Somewhere in the density of sweat and flashing strobes, Win Butler is a prophet, or a guy from Montreal, or a man yelling into a microphone about the smallness of things and the bigness of things and the way everything swells and sways between the two. O2 Academy Brixton is full. Not packed, but full—like the room itself has grown lungs and is breathing in the pulse of “Neighborhood #1 (Tunnels),” the piano notes tiny and twinkling at first, before the full orchestral weight crashes down like a wave that doesn’t want to let you back up. A fever dream of suburban escape, except none of us are escaping—we’re here, in it, locked in by a decade’s worth of devotion, nostalgia weaponized in the best possible way.

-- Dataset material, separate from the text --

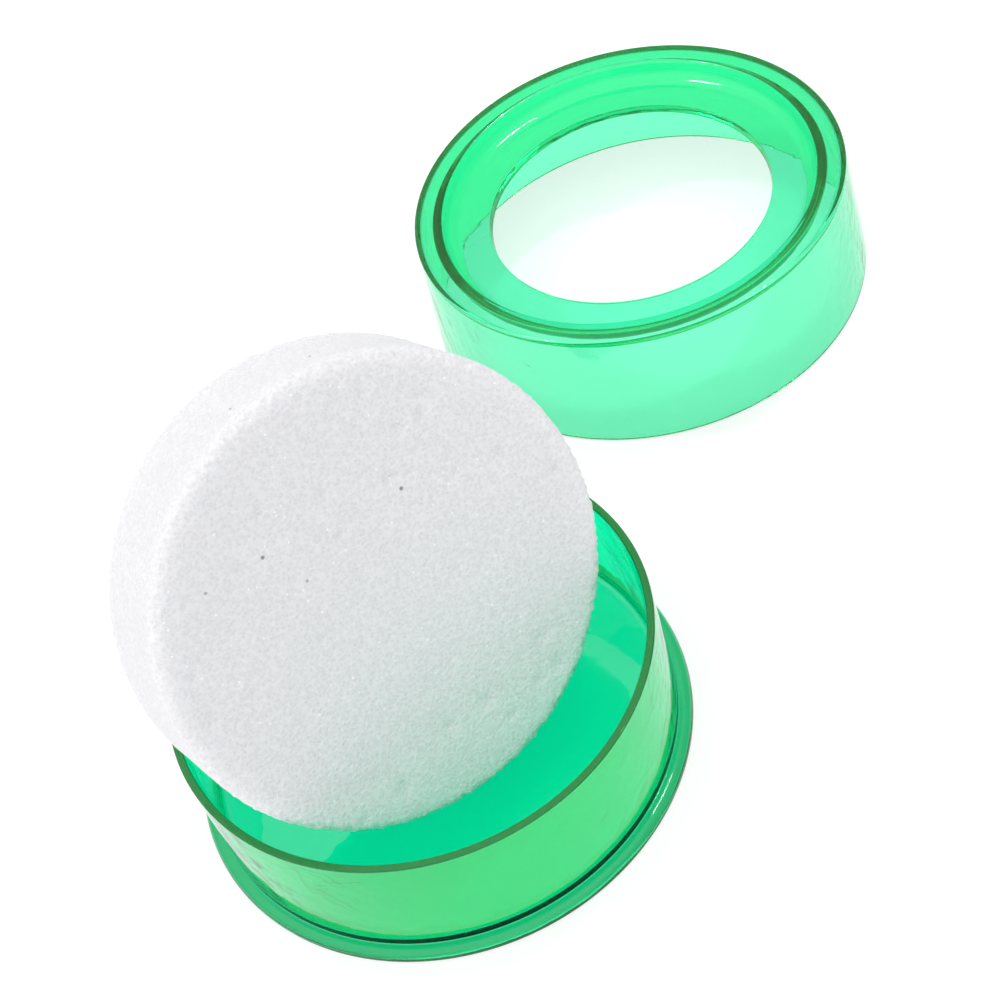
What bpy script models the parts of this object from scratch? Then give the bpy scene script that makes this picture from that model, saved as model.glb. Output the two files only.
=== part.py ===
"""Round sponge moistening pot: a shallow clear cup with a foot flange, a foam disc that holds the
water, and a loose ring-shaped lid whose top sinks in a bowl to a wide hole.

Frame: metres, +Z up, origin at the centre of the cup's underside.  The cup stands open, the foam
disc stands on edge in it, leaning back, and the lid stands beside it on the same surface.
"""
import math

import bmesh
import bpy
from mathutils import Matrix, Vector

# ---- driving dimensions (metres, degrees) -------------------------------------------------------
FOOT_RADIUS = 0.0425
FOOT_HEIGHT = 0.0018
FOOT_EDGE_ROUND = 0.0015
FOOT_UNDER_ROUND = 0.0002

CUP_RADIUS = 0.0403
CUP_HEIGHT = 0.0243
CUP_WALL = 0.0013
CUP_FLOOR = 0.0018
CUP_CORNER_ROUND = 0.0012
CUP_RIM_ROUND = 0.0003

LID_BOTTOM_RADIUS = 0.0427
LID_TOP_RADIUS = 0.0414
LID_HEIGHT = 0.0247
LID_WALL = 0.0010
LID_DECK = 0.0012
LID_EDGE_ROUND = 0.0005
LID_HOLE_RADIUS = 0.0273
LID_HOLE_TOP = 0.0208
LID_HOLE_LIP = 0.0016
LID_HOLE_TAPER = 0.0003
BOWL_EDGE_RADIUS = 0.0362
BOWL_DRAFT = 0.0010
BOWL_FLOOR = 0.0210
BOWL_TURN = 0.0028
BOWL_WALL = 0.0016
LID_PLACE = Vector((0.0740, 0.0806, 0.0))

FOAM_RADIUS = 0.0379
FOAM_THICKNESS = 0.0200
FOAM_EDGE_ROUND = 0.0016
FOAM_LEAN = 23.2
FOAM_FACING = -71.1
FOAM_FLOOR_GAP = 0.0003
FOAM_OFFSET = Vector((-0.0019, 0.0031, 0.0))

ROUND_SEGMENTS = 96
FOAM_SEGMENTS = 64
CORNER_STEPS = 4


# ---- helpers ------------------------------------------------------------------------------------
def clear_scene():
    """Remove every object that is already in the scene."""
    for thing in list(bpy.data.objects):
        bpy.data.objects.remove(thing, do_unlink=True)


def plastic(name, colour, roughness, transmission=0.0):
    """A Principled material in one colour."""
    material = bpy.data.materials.new(name)
    material.use_nodes = True
    shader = material.node_tree.nodes["Principled BSDF"]
    shader.inputs["Base Color"].default_value = (*colour, 1.0)
    shader.inputs["Roughness"].default_value = roughness
    shader.inputs["Metallic"].default_value = 0.0
    shader.inputs["Transmission Weight"].default_value = transmission
    material.diffuse_color = (*colour, 1.0)
    return material


def rounded(points, closed):
    """Round the corners of an (r, z) outline.

    Each point is (r, z) or (r, z, corner radius).  A rounded corner becomes an arc that is tangent
    to both of its sides.
    """
    outline = []
    count = len(points)
    for index, point in enumerate(points):
        corner = Vector(point[:2])
        radius = point[2] if len(point) > 2 else 0.0
        end_point = not closed and index in (0, count - 1)
        if radius == 0.0 or end_point:
            outline.append(corner)
            continue
        before = (Vector(points[index - 1][:2]) - corner).normalized()
        after = (Vector(points[(index + 1) % count][:2]) - corner).normalized()
        half_angle = before.angle(after) / 2
        centre = corner + (before + after).normalized() * radius / math.sin(half_angle)
        start = corner + before * radius / math.tan(half_angle) - centre
        end = corner + after * radius / math.tan(half_angle) - centre
        sweep = start.angle_signed(end)
        for step in range(CORNER_STEPS + 1):
            turn = Matrix.Rotation(-sweep * step / CORNER_STEPS, 2)
            outline.append(centre + turn @ start)
    return outline


def turned(name, outline, closed, segments, material):
    """Spin an (r, z) outline about the Z axis into one smooth closed solid."""
    mesh = bmesh.new()
    verts = [mesh.verts.new((point[0], 0.0, point[1])) for point in outline]
    edges = [mesh.edges.new(pair) for pair in zip(verts, verts[1:])]
    if closed:
        edges.append(mesh.edges.new((verts[-1], verts[0])))
    bmesh.ops.spin(
        mesh, geom=verts + edges, cent=(0, 0, 0), axis=(0, 0, 1),
        angle=2 * math.pi, steps=segments, use_duplicate=False)
    bmesh.ops.remove_doubles(mesh, verts=mesh.verts, dist=1e-6)
    bmesh.ops.recalc_face_normals(mesh, faces=mesh.faces)
    data = bpy.data.meshes.new(name)
    mesh.to_mesh(data)
    mesh.free()
    data.shade_smooth()
    data.set_sharp_from_angle(angle=math.radians(35))
    data.materials.append(material)
    thing = bpy.data.objects.new(name, data)
    bpy.context.collection.objects.link(thing)
    return thing


# ---- sub-parts ----------------------------------------------------------------------------------
def make_cup(material):
    """The cup and its foot flange, moulded in one."""
    inside = CUP_RADIUS - CUP_WALL
    outline = rounded([
        (0.0, 0.0),
        (FOOT_RADIUS, 0.0, FOOT_UNDER_ROUND),
        (FOOT_RADIUS, FOOT_HEIGHT, FOOT_EDGE_ROUND),
        (CUP_RADIUS, FOOT_HEIGHT),
        (CUP_RADIUS, CUP_HEIGHT, CUP_RIM_ROUND),
        (inside, CUP_HEIGHT, CUP_RIM_ROUND),
        (inside, CUP_FLOOR, CUP_CORNER_ROUND),
        (0.0, CUP_FLOOR),
    ], closed=False)
    return turned("base_cup", outline, False, ROUND_SEGMENTS, material)


def make_lid(material):
    """The ring lid: a flared skirt, a flat deck, and a bowl whose steep side turns in to the hole."""
    deck_under = LID_HEIGHT - LID_DECK
    bowl_under = BOWL_FLOOR - LID_HOLE_LIP
    bowl_outside = BOWL_EDGE_RADIUS + BOWL_WALL
    outline = rounded([
        (LID_BOTTOM_RADIUS, 0.0, LID_WALL * 0.3),
        (LID_TOP_RADIUS, LID_HEIGHT, LID_EDGE_ROUND),
        (BOWL_EDGE_RADIUS, LID_HEIGHT, LID_EDGE_ROUND * 0.5),
        (BOWL_EDGE_RADIUS - BOWL_DRAFT, BOWL_FLOOR, BOWL_TURN),
        (LID_HOLE_RADIUS, LID_HOLE_TOP),
        (LID_HOLE_RADIUS - LID_HOLE_TAPER, LID_HOLE_TOP - LID_HOLE_LIP),
        (bowl_outside - BOWL_DRAFT, bowl_under, BOWL_TURN),
        (bowl_outside, deck_under, LID_EDGE_ROUND * 0.5),
        (LID_TOP_RADIUS - LID_WALL, deck_under, LID_EDGE_ROUND),
        (LID_BOTTOM_RADIUS - LID_WALL, 0.0, LID_WALL * 0.3),
    ], closed=True)
    lid = turned("lid", outline, True, ROUND_SEGMENTS, material)
    lid.location = LID_PLACE
    return lid


def make_foam(material):
    """The foam disc, standing on its lower edge on the cup's floor and leaning back."""
    half = FOAM_THICKNESS / 2
    outline = rounded([
        (0.0, -half),
        (FOAM_RADIUS, -half, FOAM_EDGE_ROUND),
        (FOAM_RADIUS, half, FOAM_EDGE_ROUND),
        (0.0, half),
    ], closed=False)
    foam = turned("foam_disc", outline, False, FOAM_SEGMENTS, material)
    tilt = math.radians(90 - FOAM_LEAN)
    foam.rotation_euler = (0.0, tilt, math.radians(FOAM_FACING))
    core_radius = FOAM_RADIUS - FOAM_EDGE_ROUND
    core_half = half - FOAM_EDGE_ROUND
    reach = core_radius * math.sin(tilt) + core_half * math.cos(tilt) + FOAM_EDGE_ROUND
    foam.location = FOAM_OFFSET + Vector((0, 0, CUP_FLOOR + FOAM_FLOOR_GAP + reach))
    return foam


def build():
    clear_scene()
    clear_green = plastic("clear_green_plastic", (0.05, 0.75, 0.30), 0.08, transmission=0.9)
    white_foam = plastic("white_foam", (0.86, 0.85, 0.87), 0.95)
    make_cup(clear_green)
    make_lid(clear_green)
    make_foam(white_foam)


build()
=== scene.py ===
"""Looks for the round sponge moistening pot: clear green plastic, fine white foam, soft light."""
import math

import bmesh
import bpy
import numpy as np
from mathutils import Matrix, Vector, noise


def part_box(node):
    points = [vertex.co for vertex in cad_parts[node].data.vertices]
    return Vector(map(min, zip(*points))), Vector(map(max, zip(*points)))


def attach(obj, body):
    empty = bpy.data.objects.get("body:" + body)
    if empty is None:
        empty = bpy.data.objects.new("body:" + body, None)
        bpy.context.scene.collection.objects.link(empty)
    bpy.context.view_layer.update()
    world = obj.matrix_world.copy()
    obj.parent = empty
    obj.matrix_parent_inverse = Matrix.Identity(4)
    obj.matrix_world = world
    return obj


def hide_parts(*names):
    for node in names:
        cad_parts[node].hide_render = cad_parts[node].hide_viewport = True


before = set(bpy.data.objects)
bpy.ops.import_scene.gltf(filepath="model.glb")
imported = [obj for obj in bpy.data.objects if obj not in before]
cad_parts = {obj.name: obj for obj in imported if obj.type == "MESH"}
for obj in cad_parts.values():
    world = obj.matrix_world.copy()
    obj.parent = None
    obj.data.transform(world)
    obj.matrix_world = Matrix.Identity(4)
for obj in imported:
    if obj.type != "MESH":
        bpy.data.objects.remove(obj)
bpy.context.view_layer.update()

MM = 0.001
FULL_TURN = 2 * math.pi

# ---- the view: places in metres, roll in degrees ------------------------------------------------
CAMERA_PLACE = Vector((0.0, -207.3, 276.8)) * MM
CAMERA_AIM = Vector((27.1, 42.6, 0.0)) * MM
CAMERA_ROLL = 19.9
CAMERA_LENS = 73.0
CAMERA_SENSOR = 36.0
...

“Wake Up” should be obvious, should be expected, but it isn’t. You can brace yourself for that opening riff, for the choral explosion that follows, but when it hits, it still rips you apart and puts you back together. It should be overplayed, should be diluted by time, but somehow it isn’t. The crowd—our crowd—sings every word back as if they wrote them, as if they’ve just remembered something important. A thousand voices shouting into the rafters, into the night, into the spaces between past and present.
Rebellion (Lies) is a sprint, a hammering of drums, a prophesy of motion. Win prowls the stage, eyes scanning like he’s looking for something, or maybe just making sure the audience is alive. The refrain—”Every time you close your eyes”—is less a lyric, more a demand: don’t sleep, don’t slip into complacency, don’t let the world dull you. The guitars ring out like alarms. We answer them.
Somewhere near the middle of the set, Reflektor happens. Not “is played,” but happens, because this song is an event. Strobes pulse like a bad decision at 2 a.m., the bassline thumps through the ribcage, and for a few minutes, Brixton is an underground discotheque for indie-rock disciples who never fully accepted that dance music might belong to someone else. It stretches, mutates, goes places it wasn’t meant to, like a thought spiraling at 3 a.m. that you can’t quite control. Is it still the same song by the end? Does it matter?
Régine Chassagne is spinning, arms lifted like a marionette briefly freed of its strings. The way she moves isn’t dance; it’s an incantation, a flickering candle, a living, breathing exclamation mark. She sings Sprawl II (Mountains Beyond Mountains) like she’s trying to find a way out of the song, but also like she knows she never really will. Neon-drenched synths burst and swirl, equal parts euphoria and trapped electricity. The crowd—our crowd, because this is communal now—lifts with her, as if the only way to defy the smallness of the world is to sing about it loudly enough.
Arcade Fire have always been too much. Too grand, too earnest, too theatrical. That’s the whole point. They don’t just play music; they hurl it at you, drench you in it, make you carry it home in your hair and your lungs and the soles of your feet. They have no interest in cool detachment or ironic distance. This is feeling, capital F, weaponized and set loose into the night.
And then it’s over. Just like that. The last note lingers in the air for a second too long, the lights snap back to their harsh, real-world brightness, and we are returned to our ordinary, non-orchestral, non-anthemic existence. Except we’re not. Not quite. The echoes stay with us, reverberating through the streets of Brixton, through the night. Maybe even longer than that.